42 U.S.C.A. § 1983 now provides in pertinent part that "injunctive relief shall not be granted" in an action against "a judicial officer for an act or omission taken in such officer's judicial capacity . . . unless a declaratory decree was violated or declaratory relief was unavailable."
In addition, the bar against imposing injunctive relief against a judicial defendant finds support in court decisions. See e.g.,Bolin v. Story, 225 F.3d 1234, 1242-1243 (11th Cir. 2000) (relying on the FCIA amendment to § 1983 in holding that absolute judicial immunity serves to protect federal judges from injunctive relief); Kamfer v. Scullin, 989 F. Supp. 194, 201-202 (N.D.N.Y. 1997) (citing the FCIA amendment to § 1983 as legislatively reversing Pulliam and restoring absolute judicial immunity). While the Third Circuit has not yet considered the scope of the FCIA, the language of § 1983 and case law extends judicial immunity to bar the imposition of injunctive relief against a judge performing his official duties. Consequently, Plaintiff's request for injunctive or other relief against Sr. Judge Ivanoski will be denied and Judge Ivanoski is dismissed as a defendant in this case.

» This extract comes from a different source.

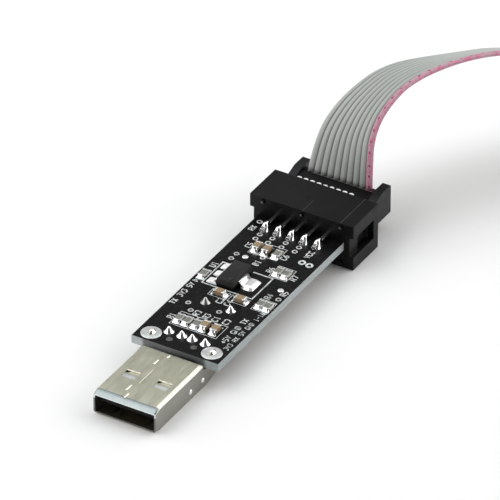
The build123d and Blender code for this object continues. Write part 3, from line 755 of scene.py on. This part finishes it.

See Nollett v. Justices of Trial Crt.of Com. of Mass., 83 F. Supp. 2d 204, 210 (D. Mass. 2000); Kuhn v. Thompson, 304 F. Supp. 2d 1313, 1322 (M.D. Ala. 2004); L.B. v. Town of Chester, 232 F. Supp. 2d 227, 238 (S.D.N.Y. 2002).
IV. CONCLUSION
For the foregoing reasons, Judicial Defendants Motion to Dismiss will be granted with prejudice. An appropriate Order follows.